## START Given entries

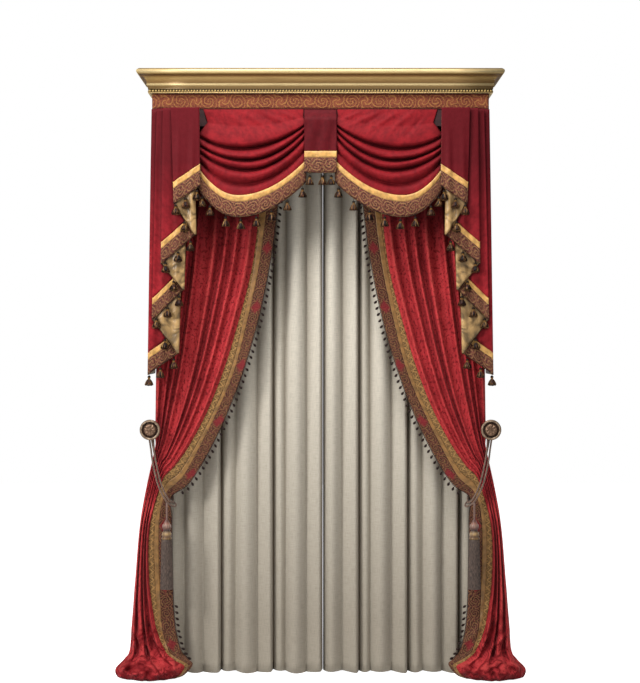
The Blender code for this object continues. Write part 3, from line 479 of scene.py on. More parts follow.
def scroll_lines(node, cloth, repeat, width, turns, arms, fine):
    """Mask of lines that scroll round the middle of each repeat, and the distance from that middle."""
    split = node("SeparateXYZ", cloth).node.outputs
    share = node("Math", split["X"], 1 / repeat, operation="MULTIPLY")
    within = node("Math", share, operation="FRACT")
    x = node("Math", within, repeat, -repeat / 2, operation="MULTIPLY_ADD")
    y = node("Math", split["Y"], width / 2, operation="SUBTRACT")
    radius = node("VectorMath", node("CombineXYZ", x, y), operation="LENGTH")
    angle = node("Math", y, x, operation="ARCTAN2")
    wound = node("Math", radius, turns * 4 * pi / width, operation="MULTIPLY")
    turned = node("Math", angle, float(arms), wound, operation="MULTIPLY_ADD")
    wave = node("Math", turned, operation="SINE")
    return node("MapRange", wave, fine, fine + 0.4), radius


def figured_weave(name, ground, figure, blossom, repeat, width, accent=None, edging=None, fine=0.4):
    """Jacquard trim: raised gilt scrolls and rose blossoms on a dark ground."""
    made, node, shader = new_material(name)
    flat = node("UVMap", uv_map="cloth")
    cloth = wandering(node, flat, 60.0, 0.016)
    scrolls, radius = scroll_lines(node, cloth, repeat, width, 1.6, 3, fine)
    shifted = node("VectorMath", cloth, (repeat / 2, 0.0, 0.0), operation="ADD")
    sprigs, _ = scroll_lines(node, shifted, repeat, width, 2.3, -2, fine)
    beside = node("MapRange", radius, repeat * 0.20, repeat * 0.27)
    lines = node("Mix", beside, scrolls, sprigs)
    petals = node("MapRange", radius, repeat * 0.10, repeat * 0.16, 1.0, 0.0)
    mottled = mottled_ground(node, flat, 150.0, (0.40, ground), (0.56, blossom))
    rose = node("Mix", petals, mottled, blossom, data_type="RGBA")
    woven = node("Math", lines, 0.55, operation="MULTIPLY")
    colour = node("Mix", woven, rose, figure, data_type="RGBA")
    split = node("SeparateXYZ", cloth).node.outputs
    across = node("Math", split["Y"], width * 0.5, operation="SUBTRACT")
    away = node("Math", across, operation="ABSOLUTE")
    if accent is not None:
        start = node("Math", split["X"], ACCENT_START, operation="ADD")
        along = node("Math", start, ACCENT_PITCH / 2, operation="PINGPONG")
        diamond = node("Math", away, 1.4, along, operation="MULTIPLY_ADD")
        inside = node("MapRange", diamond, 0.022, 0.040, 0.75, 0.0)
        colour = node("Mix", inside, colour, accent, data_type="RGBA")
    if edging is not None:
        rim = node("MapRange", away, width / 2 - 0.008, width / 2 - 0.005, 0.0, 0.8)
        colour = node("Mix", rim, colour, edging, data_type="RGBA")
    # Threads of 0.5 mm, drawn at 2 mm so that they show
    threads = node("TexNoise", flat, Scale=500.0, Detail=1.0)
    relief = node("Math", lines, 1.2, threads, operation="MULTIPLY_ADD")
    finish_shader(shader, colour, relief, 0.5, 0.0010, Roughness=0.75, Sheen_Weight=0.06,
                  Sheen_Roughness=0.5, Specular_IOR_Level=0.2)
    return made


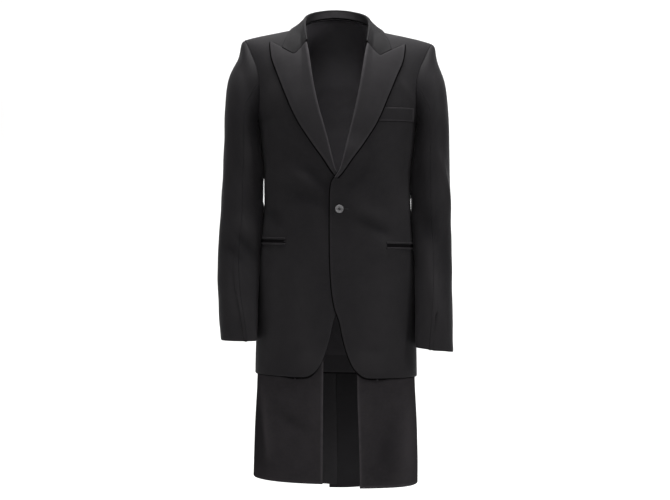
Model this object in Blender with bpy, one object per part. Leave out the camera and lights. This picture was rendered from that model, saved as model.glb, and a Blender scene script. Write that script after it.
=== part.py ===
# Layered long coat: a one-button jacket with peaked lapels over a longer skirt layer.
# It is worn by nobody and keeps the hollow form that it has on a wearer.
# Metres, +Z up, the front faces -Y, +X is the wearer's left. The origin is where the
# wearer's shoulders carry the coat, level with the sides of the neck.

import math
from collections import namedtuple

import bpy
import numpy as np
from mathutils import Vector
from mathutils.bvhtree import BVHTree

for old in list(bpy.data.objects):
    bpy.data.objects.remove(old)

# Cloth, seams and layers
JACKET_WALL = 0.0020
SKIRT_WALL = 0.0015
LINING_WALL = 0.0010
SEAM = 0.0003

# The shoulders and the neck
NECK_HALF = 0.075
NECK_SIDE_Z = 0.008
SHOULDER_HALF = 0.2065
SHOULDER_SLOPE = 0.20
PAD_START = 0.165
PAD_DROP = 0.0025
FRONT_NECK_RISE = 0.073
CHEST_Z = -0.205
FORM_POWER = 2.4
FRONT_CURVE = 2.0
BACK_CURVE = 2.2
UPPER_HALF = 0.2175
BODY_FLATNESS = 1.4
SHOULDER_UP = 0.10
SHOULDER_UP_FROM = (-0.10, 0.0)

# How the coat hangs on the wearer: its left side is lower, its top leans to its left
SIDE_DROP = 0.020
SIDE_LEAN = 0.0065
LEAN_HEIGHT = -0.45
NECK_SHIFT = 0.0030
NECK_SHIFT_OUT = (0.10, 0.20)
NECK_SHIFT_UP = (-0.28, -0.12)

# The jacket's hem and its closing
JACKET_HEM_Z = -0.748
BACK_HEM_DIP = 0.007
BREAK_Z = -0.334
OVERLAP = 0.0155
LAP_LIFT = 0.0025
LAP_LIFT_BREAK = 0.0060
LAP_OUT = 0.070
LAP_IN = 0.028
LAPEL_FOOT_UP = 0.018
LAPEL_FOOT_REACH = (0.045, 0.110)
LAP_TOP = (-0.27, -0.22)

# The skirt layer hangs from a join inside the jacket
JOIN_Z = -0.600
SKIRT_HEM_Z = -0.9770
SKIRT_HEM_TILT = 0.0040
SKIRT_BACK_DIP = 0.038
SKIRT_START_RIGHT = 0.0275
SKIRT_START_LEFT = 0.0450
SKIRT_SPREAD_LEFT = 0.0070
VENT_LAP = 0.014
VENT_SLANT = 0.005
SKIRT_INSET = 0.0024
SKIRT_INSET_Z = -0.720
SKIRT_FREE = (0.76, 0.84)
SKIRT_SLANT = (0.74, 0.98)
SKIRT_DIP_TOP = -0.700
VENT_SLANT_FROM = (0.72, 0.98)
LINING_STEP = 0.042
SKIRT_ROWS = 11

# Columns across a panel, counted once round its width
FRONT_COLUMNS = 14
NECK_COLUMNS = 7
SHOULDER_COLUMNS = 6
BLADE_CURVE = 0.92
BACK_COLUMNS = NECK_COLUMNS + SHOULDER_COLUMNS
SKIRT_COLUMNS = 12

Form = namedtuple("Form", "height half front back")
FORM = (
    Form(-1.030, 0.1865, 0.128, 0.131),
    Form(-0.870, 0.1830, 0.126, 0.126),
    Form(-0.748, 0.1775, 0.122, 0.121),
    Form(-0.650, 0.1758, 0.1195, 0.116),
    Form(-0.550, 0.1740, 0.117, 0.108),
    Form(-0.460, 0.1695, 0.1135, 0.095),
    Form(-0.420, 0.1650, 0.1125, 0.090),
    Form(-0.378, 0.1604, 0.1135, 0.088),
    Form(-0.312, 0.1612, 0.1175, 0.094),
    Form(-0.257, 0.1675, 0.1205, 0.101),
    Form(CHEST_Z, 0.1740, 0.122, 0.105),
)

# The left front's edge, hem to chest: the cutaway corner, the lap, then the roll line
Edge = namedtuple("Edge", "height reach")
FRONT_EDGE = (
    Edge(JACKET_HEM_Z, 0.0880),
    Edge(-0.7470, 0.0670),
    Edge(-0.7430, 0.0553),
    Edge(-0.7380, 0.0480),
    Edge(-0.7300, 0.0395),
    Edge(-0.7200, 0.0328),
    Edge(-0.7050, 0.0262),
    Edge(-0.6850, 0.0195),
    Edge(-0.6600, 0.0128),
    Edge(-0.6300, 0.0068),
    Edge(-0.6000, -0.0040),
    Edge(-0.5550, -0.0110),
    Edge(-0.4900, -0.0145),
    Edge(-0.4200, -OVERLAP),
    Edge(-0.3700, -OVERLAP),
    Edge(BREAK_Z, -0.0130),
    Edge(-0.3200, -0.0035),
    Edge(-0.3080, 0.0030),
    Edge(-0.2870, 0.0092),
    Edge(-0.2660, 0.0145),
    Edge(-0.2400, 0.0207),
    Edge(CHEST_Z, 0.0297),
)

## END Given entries

Take the listing above and repeat exactly the lines from the one containing "Model this object" through the one containing "LAP_TOP = (-0.27, -0.22)", both included.

Model this object in Blender with bpy, one object per part. Leave out the camera and lights. This picture was rendered from that model, saved as model.glb, and a Blender scene script. Write that script after it.
=== part.py ===
# Layered long coat: a one-button jacket with peaked lapels over a longer skirt layer.
# It is worn by nobody and keeps the hollow form that it has on a wearer.
# Metres, +Z up, the front faces -Y, +X is the wearer's left. The origin is where the
# wearer's shoulders carry the coat, level with the sides of the neck.

import math
from collections import namedtuple

import bpy
import numpy as np
from mathutils import Vector
from mathutils.bvhtree import BVHTree

for old in list(bpy.data.objects):
    bpy.data.objects.remove(old)

# Cloth, seams and layers
JACKET_WALL = 0.0020
SKIRT_WALL = 0.0015
LINING_WALL = 0.0010
SEAM = 0.0003

# The shoulders and the neck
NECK_HALF = 0.075
NECK_SIDE_Z = 0.008
SHOULDER_HALF = 0.2065
SHOULDER_SLOPE = 0.20
PAD_START = 0.165
PAD_DROP = 0.0025
FRONT_NECK_RISE = 0.073
CHEST_Z = -0.205
FORM_POWER = 2.4
FRONT_CURVE = 2.0
BACK_CURVE = 2.2
UPPER_HALF = 0.2175
BODY_FLATNESS = 1.4
SHOULDER_UP = 0.10
SHOULDER_UP_FROM = (-0.10, 0.0)

# How the coat hangs on the wearer: its left side is lower, its top leans to its left
SIDE_DROP = 0.020
SIDE_LEAN = 0.0065
LEAN_HEIGHT = -0.45
NECK_SHIFT = 0.0030
NECK_SHIFT_OUT = (0.10, 0.20)
NECK_SHIFT_UP = (-0.28, -0.12)

# The jacket's hem and its closing
JACKET_HEM_Z = -0.748
BACK_HEM_DIP = 0.007
BREAK_Z = -0.334
OVERLAP = 0.0155
LAP_LIFT = 0.0025
LAP_LIFT_BREAK = 0.0060
LAP_OUT = 0.070
LAP_IN = 0.028
LAPEL_FOOT_UP = 0.018
LAPEL_FOOT_REACH = (0.045, 0.110)
LAP_TOP = (-0.27, -0.22)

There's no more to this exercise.